We review a district court's denial of a Rule 60(b) motion under an "extremely deferential" abuse of discretion standard. Eskridge v. Cook County, 577 F.3d 806, 808-09 (7th Cir. 2009). In doing so, "we eschew any ability (or desire) to investigate the merits" of the underlying judgment targeted by the Rule 60(b) motion. Jones v. Phipps, 39 F.3d at 164; accord, McCormick v. City of Chicago, 230 F.3d 319, 326-27 (7th Cir. 2000) (applying deferential standard to affirm denial of Rule 60(b) relief). We will not disturb the district court's decision to deny Mehta's Rule 60(b) motion unless we find that there was a substantial danger that the result was "fundamentally unjust." See id. at 327.
Rule 60(b) is an extraordinary remedy "designed to address mistakes attributable to special circumstances and not merely to erroneous applications of law." Eskridge, 577 F.3d at 809 (affirming denial of Rule 60(b) motion), quoting Russell v. Delco Remy Division of General Motors Corp., 51 F.3d 746, 749 (7th Cir. 1995) (quotation marks omitted). The district court may grant Rule 60(b) relief only "under the particular circumstances listed in the text of the rule." See Russell, 51 F.3d at 749. Rule 60(b) motions are not meant to correct legal errors made by the district court. See Marques v. Federal Reserve Bank of Chicago, 286 F.3d 1014, 1017-18 (7th Cir. 2002) ("A legal error by the district court is not one of the specified grounds for [a Rule 60(b) ] motion. In fact it is a forbidden ground").
Beyond the inexcusable filing error discussed above, Mehta's Rule 60(b) motion alleges none of the special circumstances necessary for Rule 60(b) relief. The motion does nothing more than enumerate supposed errors and deficiencies in the district court's application of the law to the facts in granting the motions to quash. The rules governing the federal courts provide a litigant ample opportunity to make such a challenge, but that opportunity is through an appeal of the judgment launched by filing a timely notice of appeal. A Rule 60(b) motion is not a substitute for the appellate process. See Bell v. Eastman Kodak Co., 214 F.3d 798, 801 (7th Cir. 2000) (Rule 60(b) motion may not be used as substitute for timely filing of appeal; basis for setting aside a judgment under Rule 60(b) "must be something that could not have been used to obtain a reversal by means of a direct appeal").

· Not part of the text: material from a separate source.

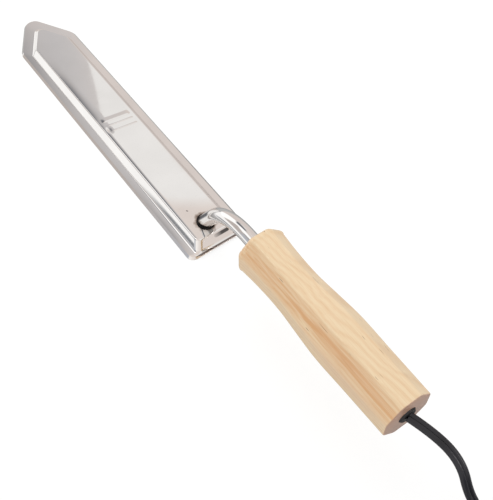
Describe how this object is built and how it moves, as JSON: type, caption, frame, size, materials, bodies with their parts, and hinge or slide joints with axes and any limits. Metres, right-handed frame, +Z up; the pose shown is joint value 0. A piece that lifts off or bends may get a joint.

The arguments in Mehta's Rule 60(b) motion simply reiterate those in his response to Zakir Shah's motions to quash. The district court considered and rejected these arguments in reaching its judgment. The district court might have been right and might have been wrong on the merits, but it did not abuse its discretion when it denied Mehta's attempt to launch what amounts to an appeal through a Rule 60(b) motion. See Hicks v. Midwest Transit, Inc., 531 F.3d 467, 474 (7th Cir. 2008) (denial of Rule 60(b) motion was not an abuse of discretion where moving party did not offer any new arguments or provide new facts); Stoller v. Pure Fishing Inc., 528 F.3d 478, 480 (7th Cir. 2008) (district court's denial of Rule 60(b) motion was not an abuse of discretion where moving party offered only arguments on the merits; "[a] Rule 60(b) motion is not a substitute for appeal, and thus [appellant's attempt to use it as such was appropriately rejected"). Perhaps Mehta was right on the merits, but his failure to file a timely notice of appeal forfeited his chance to seek substantive review before this court.
The district court's order denying Mehta's Rule 60(b) motion was not an abuse of discretion. We consider no other questions in this limited review. The judgment of the district court is AFFIRMED.